LeapLabTHU / Agent-Attention

Official repository of Agent Attention (ECCV2024)
473 stars 35 forks source link

A small bug in agent_pvt.py #7

Closed lyd126 closed 8 months ago

lyd126 commented 8 months ago

作者您好,非常感谢您能分享如此有意思的工作。 我在复现您工作时在agent_pvt.py中发现了个小问题:如果self.sr_ratio>1,则在134行后,放缩过后的k和v的维度应该是q的self.sr_ratio平方分之1,而在144-146行中,qkv采用了相同的reshape维度,这里kv的reshape操作可能会有问题。我注意到您使用sr_ratio=sr_ratios[i] if attn_type[i] == 'B' else int(agent_sr_ratios[i])在agentattn下强制sr_ratio=1,那么当sr_ratio不等1时该如何处理呢?还是说agentattn不支持kv的放缩? 感谢您的回复

tian-qing001 commented 8 months ago

Hi @lyd126, thank you for bringing this to our attention. We've addressed the bug related to cases where sr_ratio>1. While the bug has been fixed, it's important to note that setting sr_ratio to values greater than 1 may lead to a significant decrease in model performance. Therefore, we strongly recommend setting sr_ratio=1 for optimal results.

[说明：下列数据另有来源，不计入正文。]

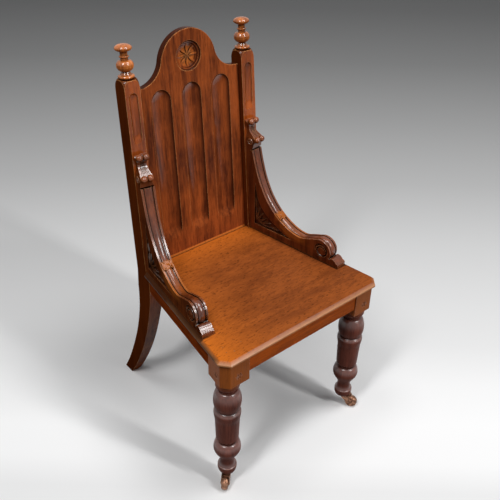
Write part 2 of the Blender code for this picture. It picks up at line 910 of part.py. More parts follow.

lyd126 commented 8 months ago

非常感谢您的回复,问题得到了完美的解决。另外我还有一个问题想请教您一下(为了表述的更清楚我还是用中文进行描述):在agentattn初始化过程中涉及到num_patches参数的初始化,这个参数是由253行patch_embed提供的。那么当训练和测试patch个数不同该如何处理呢,比如训练图片经过增强尺寸大于未经过增强的测试图片,导致test的num_patches不等于train的num_patches,会导致程序报错。同时这个参数是在初始化就传入的,所以导致在test情况下也无法进行调整。想知道这个问题除了保持train和test的num_patches参数相同这种处理办法外还有没其它的解决方法,使这个工作通用性更强?非常感谢您的回复

tian-qing001 commented 8 months ago

Hi @lyd126. In classification tasks, it's standard to employ interpolation or cropping methods to maintain consistent sizing across test and training images. If you wish to support variable-sized image input, consider adjusting relevant code and dynamically interpolating model parameters like pos_embed to adapt the model to current image sizes.

lyd126 commented 8 months ago

Thank you very much for your replay.